# baffle - tanker



## alinapopi

No me vale ningún significado de los hilos ya abiertos con esta palabra, así que, por favor, echadme una mano.

El contexto es: _Internal *baffles* are fitted to reduce liquid movement during transportation._

¿Cómo se podría decir en español?

Gracias de nuevo.


----------



## pequet

Hola:
Creo que "deflectores" podría funcionar, al fin y al cabo su función es acotar el movimiento del fluido, pero si no te parece bien tal vez pueda servir "paneles", pues eso son ...
Espero que te ayude.
Saludos


----------



## alinapopi

Muchas gracias.

Un saludo,
Alina


----------



## bribon

Hola,
Yo diría "compartimiento estanco"

Saludos,


----------



## alinapopi

Muchas gracias.


----------



## bribon

Perdón,

COMPARTIMENTO Y NO COMPARTIMIENTO....

A mandar....


----------



## BelenTranslations

Encontré: Baffle: deflector: pared que tiene agujeros por los cuales puede fluir el líquido en un tanque. 

para el futuro, I mean...


----------



## bribon

Hola,
No entiendo, si cogemos por ejemplo los edredones, estos llevan unos cuadrados cosidos, para que las plumas no se muevan de un lado a otro, y son compartimentos cerrados "estancos", el deflector lleva pequeños orificios y asi el liquido puede trasvasar.....
Saludos y Feliz Navidad.


----------



## Vampiro

Rompeolas o deflectores.
Saludos.
_


----------



## Ismaelogoitia

Buenos días.

Para cisternas de transporte de líquidos por carretera:

*Baffle = Rompeolas*. Esto es, mamparo con orificios que deja pasar líquido de una parte a otra del depósito pero minimiza las olas cuando la cisterna no está completamente cargada y se produce un frenazo o el vehículo transita por caminos en mal estado.

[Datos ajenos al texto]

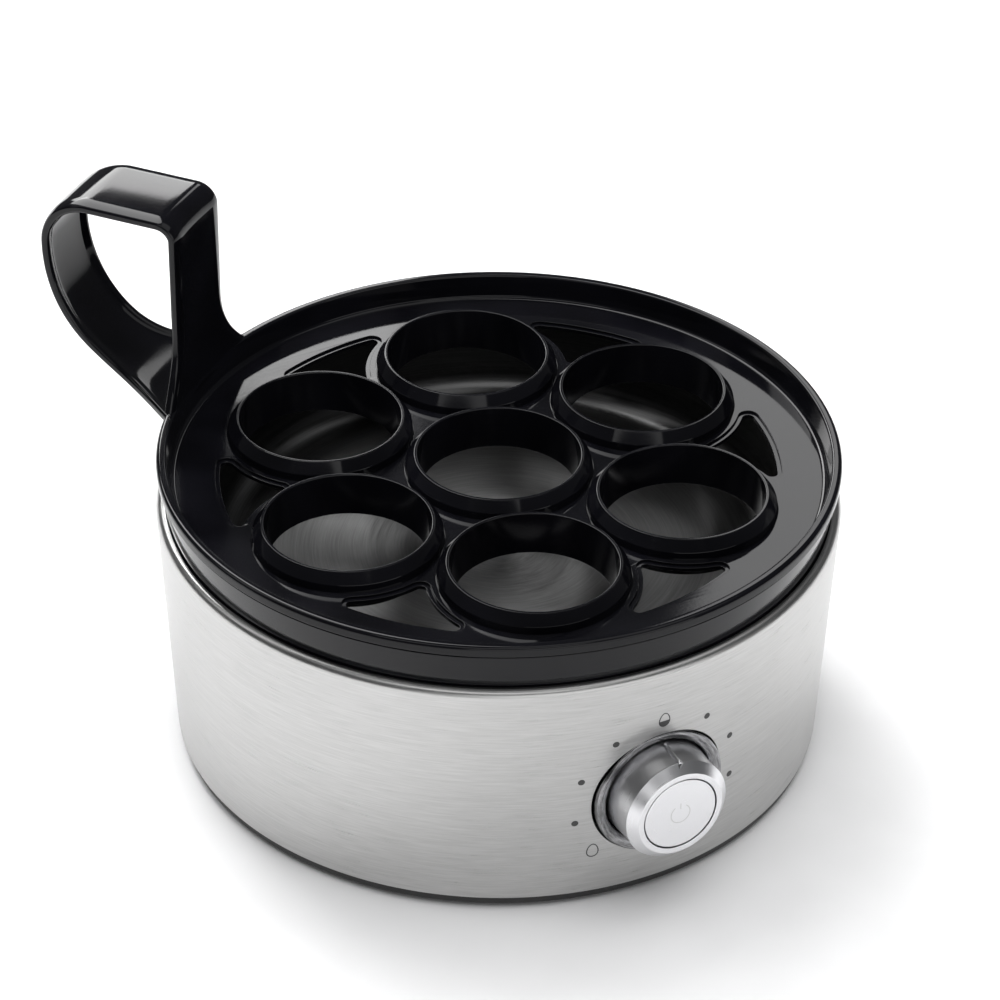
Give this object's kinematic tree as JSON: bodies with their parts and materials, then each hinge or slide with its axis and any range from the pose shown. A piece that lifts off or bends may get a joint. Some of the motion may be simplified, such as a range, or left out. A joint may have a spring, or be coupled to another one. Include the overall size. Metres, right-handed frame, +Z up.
{
  "type": "egg cooker",
  "caption": "Round electric egg cooker with a tapered steel body, a black lift-off cup tray with a loop handle, and a turn-and-push control knob.",
  "frame": {"origin": "on the body's axis, at the surface that the feet stand on, 1.2 mm below the flat underside", "axes": "+Z up along the body's axis; the control knob faces -Y"},
  "size_m": [0.173, 0.1977, 0.1318],
  "materials": {
    "brushed_steel": "brushed round the body, satin",
    "gloss_black": "polished black moulding",
    "satin_black": "fine satin black moulding",
    "rubber": "matte black rubber",
    "satin_metal": "satin plated metal",
    "chrome": "bright plated",
    "plated_steel": "zinc plated",
    "silicone": "matte red-brown silicone",
    "aluminium": "mill finish",
    "circuit_board": "green solder mask",
    "grey_plastic": "grey moulding",
    "blue_plastic": "blue relay case",
    "ceramic": "unglazed white ceramic",
    "brown_insulation": "brown wire insulation",
    "blue_insulation": "blue wire insulation"
  },
  "bodies": {
    "base": {"base_plate": "satin_black", "housing_shell": "brushed_steel", "collar_ring": "gloss_black", "heating_dish": "brushed_steel", "dish_gasket": "silicone", "heat_spreader": "aluminium", "heating_element": "plated_steel", "thermostat": "ceramic", "thermostat_clip": "plated_steel", "thermal_fuse": "ceramic", "heat_shield": "aluminium", "dial_bezel": "chrome", "dial_recess": "satin_black", "dial_sensor": "grey_plastic", "sensor_nut": "plated_steel", "control_board": "circuit_board", "board_screw_left": "plated_steel", "board_screw_right": "plated_steel", "push_switch": "grey_plastic", "relay": "blue_plastic", "capacitor": "grey_plastic", "buzzer": "satin_black", "cord_gland": "satin_black", "gland_nut": "grey_plastic", "terminal_block": "ceramic", "live_wire": "brown_insulation", "neutral_wire": "blue_insulation", "foot_1": "rubber", "foot_2": "rubber", "foot_3": "rubber", "foot_4": "rubber", "base_screw_1": "plated_steel", "base_screw_2": "plated_steel", "base_screw_3": "plated_steel", "base_screw_4": "plated_steel"},
    "tray": {"egg_tray": "gloss_black", "tray_handle": "gloss_black"},
    "knob": {"knob": "satin_metal", "knob_shaft": "plated_steel", "button_spring": "plated_steel"},
    "button": {"knob_button": "satin_metal", "switch_plunger": "satin_black"}
  },
  "joints": [
    {"name": "tray_lift", "type": "slide", "parent": "base", "child": "tray", "axis": [0, 0, 1], "range_m": [0, 0.08]},
    {"name": "knob_turn", "type": "hinge", "parent": "base", "child": "knob", "pos_m": [0, -0.085, 0.0312], "axis": [0, 1, 0], "range_deg": [-133, 127]},
    {"name": "button_press", "type": "slide", "parent": "knob", "child": "button", "axis": [0, 1, 0], "range_m": [0, 0.0012], "stiffness_N_per_m": 800, "springref_m": -0.0015, "deforming": ["button_spring"]}
  ]
}
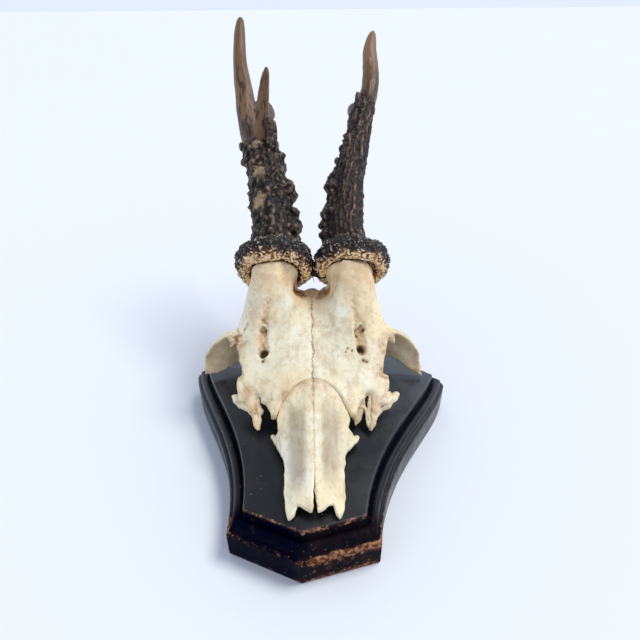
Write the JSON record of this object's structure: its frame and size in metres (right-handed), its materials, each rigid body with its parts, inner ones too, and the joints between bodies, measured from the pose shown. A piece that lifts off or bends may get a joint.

En cisternas para productos peligrosos es obligatorio por ley poner uno transversal cada 7500 litros de volumen de compartimento porque si no la cisterna debe ir cargada a más del 80% o menos del 20% de su capacidad.
También se puede hablar de rompeolas longitudinales (en el sentido del eje de la cisterna), pero son más raros.

En el mismo contexto:

*Inner dish end = Mamparo*. Divisor interno para crear compartimentos estancos.

*Dish end = Fondo* : Front dish end = fondo delantero ; Rear dish end = fondo trasero.

Lo de "dish" entiendo que viene porque la forma de las cisternas suele ser redonda o elíptica.

Saludos


----------